Moi farm expansion set

College of the Marshall Islands students recently visited the moi fishing farm in Majuro lagoon, and checked out the cages where the fish are grown until they are large enough to market. Photo: Sabrina Bejang.
College of the Marshall Islands students recently visited the moi fishing farm in Majuro lagoon, and checked out the cages where the fish are grown until they are large enough to market. Photo: Sabrina Bejang.


REBECCA LATHROP

Hilton Kendall speaks proudly about the moi fish farm project that Aquaculture Technologies of the Marshall Islands (ATMI) piloted in 2012 and which currently employs nearly 40 local workers.

The company has six cages that house the moi until they reach at least one pound, when they are marketable at $4 per pound. While the company has exported its moi to Hawaii on a limited basis, the current focus is supplying the local market 500 to 800 pounds per week.

The future? Kendall says they plan to expand. With enthusiasm he exclaims they want to “feed the world!” While that is a energetic target, the short term tangible goals are impressive.

Later this month, six more cages will be constructed in the Delap Park area, ready to join the other six located in the lagoon along the north shore of Majuro. This will result in expansion of both the production and the ATMI workforce. By next year, ATMI anticipates 130 employees. Three additional cages are also planned for Rongelap in 2018. They aim to grow their fish numbers to the point where they can meet Hawaii’s demand for 5,000 to 10,000 pounds per week.

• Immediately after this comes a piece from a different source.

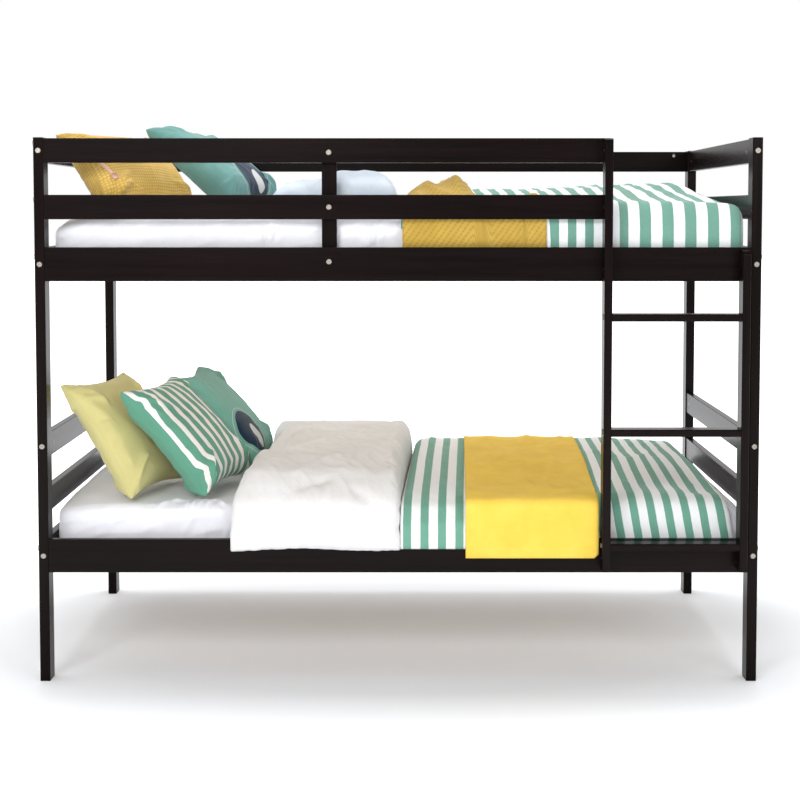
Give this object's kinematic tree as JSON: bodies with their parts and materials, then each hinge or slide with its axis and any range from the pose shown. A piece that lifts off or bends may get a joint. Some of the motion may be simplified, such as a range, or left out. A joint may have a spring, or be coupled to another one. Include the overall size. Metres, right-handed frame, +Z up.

Aquaculture Technologies currently sells their fish to Marshall Islands Fishing Venture, which conducts quality control and packages the fish for market. The company has a partnership with KMI which houses their feed machine and cold storage facility. Kendall sees potential in PNA/Pacifical and KMI’s canning venture and sees that as a future goal for their company, but also hopes to be more independent, eventually in charge of their own processing.